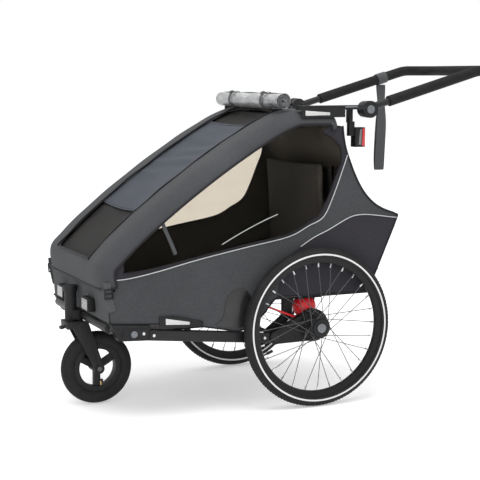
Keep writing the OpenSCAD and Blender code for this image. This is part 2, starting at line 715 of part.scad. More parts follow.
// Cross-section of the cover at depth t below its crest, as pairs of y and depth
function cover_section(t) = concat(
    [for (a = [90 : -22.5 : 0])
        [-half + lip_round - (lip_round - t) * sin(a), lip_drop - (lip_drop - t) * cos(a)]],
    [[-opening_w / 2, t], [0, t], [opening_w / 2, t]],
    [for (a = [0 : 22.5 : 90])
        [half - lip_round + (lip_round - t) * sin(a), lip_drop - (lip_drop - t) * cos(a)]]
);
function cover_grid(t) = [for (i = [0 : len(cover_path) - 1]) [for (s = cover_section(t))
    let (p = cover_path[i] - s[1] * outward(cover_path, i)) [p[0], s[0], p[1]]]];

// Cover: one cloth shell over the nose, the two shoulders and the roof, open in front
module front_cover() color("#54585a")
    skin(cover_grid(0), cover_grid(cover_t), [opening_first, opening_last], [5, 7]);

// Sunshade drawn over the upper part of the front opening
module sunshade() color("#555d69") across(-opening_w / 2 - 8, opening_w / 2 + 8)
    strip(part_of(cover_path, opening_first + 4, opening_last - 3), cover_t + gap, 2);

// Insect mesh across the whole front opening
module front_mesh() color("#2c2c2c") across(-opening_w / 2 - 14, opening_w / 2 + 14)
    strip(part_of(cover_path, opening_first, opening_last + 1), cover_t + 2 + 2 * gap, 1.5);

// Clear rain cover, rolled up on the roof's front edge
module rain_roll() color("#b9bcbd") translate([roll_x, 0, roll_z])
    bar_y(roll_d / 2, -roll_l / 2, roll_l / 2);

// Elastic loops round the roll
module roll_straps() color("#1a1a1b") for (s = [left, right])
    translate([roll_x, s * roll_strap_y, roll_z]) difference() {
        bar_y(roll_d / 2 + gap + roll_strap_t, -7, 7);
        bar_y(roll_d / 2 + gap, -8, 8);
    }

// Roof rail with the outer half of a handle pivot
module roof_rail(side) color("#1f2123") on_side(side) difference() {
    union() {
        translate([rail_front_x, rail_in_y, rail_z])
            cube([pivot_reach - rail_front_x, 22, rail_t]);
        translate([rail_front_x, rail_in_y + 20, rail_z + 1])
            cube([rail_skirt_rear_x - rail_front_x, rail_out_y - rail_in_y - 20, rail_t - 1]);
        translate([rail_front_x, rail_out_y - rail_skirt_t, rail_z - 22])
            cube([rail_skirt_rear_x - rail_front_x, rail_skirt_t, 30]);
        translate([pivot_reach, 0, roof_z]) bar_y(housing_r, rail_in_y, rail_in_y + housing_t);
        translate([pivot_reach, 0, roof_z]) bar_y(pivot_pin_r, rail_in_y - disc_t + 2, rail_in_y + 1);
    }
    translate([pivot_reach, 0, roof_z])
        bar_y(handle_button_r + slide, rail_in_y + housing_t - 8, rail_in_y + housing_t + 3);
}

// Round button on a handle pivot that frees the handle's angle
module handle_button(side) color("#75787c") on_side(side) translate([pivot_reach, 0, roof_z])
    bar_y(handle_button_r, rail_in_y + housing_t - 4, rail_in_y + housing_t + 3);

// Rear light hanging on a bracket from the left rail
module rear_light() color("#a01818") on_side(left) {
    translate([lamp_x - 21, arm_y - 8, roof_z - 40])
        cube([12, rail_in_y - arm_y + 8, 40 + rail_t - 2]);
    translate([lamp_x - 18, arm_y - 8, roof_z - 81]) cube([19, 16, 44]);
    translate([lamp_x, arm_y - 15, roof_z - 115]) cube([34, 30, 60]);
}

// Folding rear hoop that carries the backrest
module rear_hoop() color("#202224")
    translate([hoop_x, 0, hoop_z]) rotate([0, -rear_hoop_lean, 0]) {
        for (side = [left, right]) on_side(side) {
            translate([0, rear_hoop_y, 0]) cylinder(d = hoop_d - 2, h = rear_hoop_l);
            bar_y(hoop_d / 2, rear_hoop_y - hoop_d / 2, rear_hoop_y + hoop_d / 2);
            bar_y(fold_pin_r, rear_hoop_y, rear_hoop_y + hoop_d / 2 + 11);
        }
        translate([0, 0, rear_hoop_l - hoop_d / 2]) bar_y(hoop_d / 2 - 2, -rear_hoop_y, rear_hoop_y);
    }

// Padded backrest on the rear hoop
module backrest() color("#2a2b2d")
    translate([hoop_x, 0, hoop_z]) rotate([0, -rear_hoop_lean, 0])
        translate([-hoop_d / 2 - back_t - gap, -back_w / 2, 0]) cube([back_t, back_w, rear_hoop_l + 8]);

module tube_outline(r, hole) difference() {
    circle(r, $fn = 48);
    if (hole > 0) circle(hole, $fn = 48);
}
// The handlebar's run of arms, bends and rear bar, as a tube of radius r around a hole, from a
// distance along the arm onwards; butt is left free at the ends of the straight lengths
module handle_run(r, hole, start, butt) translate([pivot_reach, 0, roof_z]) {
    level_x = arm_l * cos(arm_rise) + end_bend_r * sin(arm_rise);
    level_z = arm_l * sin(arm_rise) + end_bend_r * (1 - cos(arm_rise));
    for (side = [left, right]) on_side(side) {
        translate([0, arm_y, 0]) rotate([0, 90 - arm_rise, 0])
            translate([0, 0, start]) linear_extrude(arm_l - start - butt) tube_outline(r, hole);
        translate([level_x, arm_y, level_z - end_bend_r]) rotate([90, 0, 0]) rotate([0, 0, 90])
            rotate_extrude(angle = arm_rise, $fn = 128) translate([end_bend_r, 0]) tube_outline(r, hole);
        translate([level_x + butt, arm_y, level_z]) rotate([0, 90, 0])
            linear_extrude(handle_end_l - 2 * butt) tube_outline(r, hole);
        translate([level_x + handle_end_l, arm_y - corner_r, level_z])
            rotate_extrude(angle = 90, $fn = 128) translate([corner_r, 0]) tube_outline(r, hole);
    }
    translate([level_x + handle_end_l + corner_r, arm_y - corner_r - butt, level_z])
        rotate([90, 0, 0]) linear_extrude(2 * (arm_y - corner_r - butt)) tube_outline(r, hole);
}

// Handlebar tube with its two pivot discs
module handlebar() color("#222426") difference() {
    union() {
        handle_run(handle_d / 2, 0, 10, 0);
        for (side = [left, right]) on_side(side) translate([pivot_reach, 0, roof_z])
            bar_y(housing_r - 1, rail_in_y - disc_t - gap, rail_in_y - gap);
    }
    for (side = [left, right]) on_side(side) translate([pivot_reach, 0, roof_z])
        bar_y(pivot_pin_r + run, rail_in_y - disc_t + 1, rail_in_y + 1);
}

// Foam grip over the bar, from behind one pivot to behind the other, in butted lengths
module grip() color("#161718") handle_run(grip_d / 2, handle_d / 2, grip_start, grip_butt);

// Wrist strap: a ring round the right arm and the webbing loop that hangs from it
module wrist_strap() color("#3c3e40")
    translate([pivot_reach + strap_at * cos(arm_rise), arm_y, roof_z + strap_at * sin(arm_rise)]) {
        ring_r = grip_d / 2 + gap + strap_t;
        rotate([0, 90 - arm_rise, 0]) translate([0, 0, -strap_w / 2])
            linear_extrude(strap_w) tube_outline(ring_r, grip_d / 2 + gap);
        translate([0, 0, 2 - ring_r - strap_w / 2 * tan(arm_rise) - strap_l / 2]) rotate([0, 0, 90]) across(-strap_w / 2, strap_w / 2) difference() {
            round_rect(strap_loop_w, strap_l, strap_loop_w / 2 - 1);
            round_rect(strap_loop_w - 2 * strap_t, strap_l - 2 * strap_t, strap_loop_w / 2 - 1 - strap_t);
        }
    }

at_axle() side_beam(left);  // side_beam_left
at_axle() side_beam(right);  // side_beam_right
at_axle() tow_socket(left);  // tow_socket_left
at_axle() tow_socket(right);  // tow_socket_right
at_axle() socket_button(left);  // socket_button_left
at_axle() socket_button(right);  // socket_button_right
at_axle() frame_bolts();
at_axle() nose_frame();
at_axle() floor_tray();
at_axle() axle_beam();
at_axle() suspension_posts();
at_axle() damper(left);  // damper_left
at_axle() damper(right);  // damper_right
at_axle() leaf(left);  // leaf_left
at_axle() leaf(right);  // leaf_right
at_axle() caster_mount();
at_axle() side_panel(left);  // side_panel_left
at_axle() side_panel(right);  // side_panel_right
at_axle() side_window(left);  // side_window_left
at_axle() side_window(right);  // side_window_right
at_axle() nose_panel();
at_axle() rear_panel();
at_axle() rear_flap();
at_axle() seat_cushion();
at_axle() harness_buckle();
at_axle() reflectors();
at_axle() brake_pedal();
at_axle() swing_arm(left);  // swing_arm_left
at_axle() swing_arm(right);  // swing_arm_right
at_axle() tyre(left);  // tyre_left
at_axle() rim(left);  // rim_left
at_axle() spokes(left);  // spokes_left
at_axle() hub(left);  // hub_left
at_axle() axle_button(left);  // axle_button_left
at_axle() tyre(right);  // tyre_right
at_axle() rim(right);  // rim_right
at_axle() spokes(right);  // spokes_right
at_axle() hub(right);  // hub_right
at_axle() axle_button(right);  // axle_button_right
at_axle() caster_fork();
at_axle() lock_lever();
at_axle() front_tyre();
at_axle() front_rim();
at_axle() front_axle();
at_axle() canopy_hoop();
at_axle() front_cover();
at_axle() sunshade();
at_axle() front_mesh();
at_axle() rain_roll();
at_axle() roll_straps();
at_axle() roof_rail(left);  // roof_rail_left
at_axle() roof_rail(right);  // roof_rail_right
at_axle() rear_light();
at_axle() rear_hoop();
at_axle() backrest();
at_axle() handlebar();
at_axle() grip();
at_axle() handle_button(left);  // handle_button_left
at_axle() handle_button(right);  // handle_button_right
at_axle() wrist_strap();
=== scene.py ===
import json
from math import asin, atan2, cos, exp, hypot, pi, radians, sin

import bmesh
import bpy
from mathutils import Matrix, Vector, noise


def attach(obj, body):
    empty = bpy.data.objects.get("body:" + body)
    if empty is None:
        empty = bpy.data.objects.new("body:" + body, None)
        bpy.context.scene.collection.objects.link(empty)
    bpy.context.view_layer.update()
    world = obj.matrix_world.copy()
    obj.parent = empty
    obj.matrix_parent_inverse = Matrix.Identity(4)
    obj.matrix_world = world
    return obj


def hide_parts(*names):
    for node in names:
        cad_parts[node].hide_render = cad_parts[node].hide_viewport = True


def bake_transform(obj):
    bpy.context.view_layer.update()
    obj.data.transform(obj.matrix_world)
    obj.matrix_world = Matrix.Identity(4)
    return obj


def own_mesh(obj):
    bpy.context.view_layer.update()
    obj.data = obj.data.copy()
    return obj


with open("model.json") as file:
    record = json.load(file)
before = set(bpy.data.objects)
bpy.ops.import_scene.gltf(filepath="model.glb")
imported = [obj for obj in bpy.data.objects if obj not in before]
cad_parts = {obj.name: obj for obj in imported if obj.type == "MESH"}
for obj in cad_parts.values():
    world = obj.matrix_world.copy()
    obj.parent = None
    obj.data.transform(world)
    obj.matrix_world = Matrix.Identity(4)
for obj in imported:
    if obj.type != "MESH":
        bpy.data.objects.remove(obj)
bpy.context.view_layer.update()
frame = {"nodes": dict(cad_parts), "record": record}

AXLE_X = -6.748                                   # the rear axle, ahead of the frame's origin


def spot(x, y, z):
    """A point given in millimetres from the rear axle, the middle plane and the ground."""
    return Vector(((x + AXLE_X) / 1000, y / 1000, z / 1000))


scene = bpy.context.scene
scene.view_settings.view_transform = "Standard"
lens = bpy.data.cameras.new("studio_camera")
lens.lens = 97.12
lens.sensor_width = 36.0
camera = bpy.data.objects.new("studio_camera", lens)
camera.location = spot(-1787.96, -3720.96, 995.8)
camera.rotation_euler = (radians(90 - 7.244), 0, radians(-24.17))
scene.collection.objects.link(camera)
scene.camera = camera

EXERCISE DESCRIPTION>
Everything from the line containing "at_axle() front_tyre();" down to the line containing "in imported if" should be retyped exactly, both lines included, and nothing more.

ANSWER FOR THE TASK>
at_axle() front_tyre();
at_axle() front_rim();
at_axle() front_axle();
at_axle() canopy_hoop();
at_axle() front_cover();
at_axle() sunshade();
at_axle() front_mesh();
at_axle() rain_roll();
at_axle() roll_straps();
at_axle() roof_rail(left);  // roof_rail_left
at_axle() roof_rail(right);  // roof_rail_right
at_axle() rear_light();
at_axle() rear_hoop();
at_axle() backrest();
at_axle() handlebar();
at_axle() grip();
at_axle() handle_button(left);  // handle_button_left
at_axle() handle_button(right);  // handle_button_right
at_axle() wrist_strap();
=== scene.py ===
import json
from math import asin, atan2, cos, exp, hypot, pi, radians, sin

import bmesh
import bpy
from mathutils import Matrix, Vector, noise


def attach(obj, body):
    empty = bpy.data.objects.get("body:" + body)
    if empty is None:
        empty = bpy.data.objects.new("body:" + body, None)
        bpy.context.scene.collection.objects.link(empty)
    bpy.context.view_layer.update()
    world = obj.matrix_world.copy()
    obj.parent = empty
    obj.matrix_parent_inverse = Matrix.Identity(4)
    obj.matrix_world = world
    return obj


def hide_parts(*names):
    for node in names:
        cad_parts[node].hide_render = cad_parts[node].hide_viewport = True


def bake_transform(obj):
    bpy.context.view_layer.update()
    obj.data.transform(obj.matrix_world)
    obj.matrix_world = Matrix.Identity(4)
    return obj


def own_mesh(obj):
    bpy.context.view_layer.update()
    obj.data = obj.data.copy()
    return obj


with open("model.json") as file:
    record = json.load(file)
before = set(bpy.data.objects)
bpy.ops.import_scene.gltf(filepath="model.glb")
imported = [obj for obj in bpy.data.objects if obj not in before]
cad_parts = {obj.name: obj for obj in imported if obj.type == "MESH"}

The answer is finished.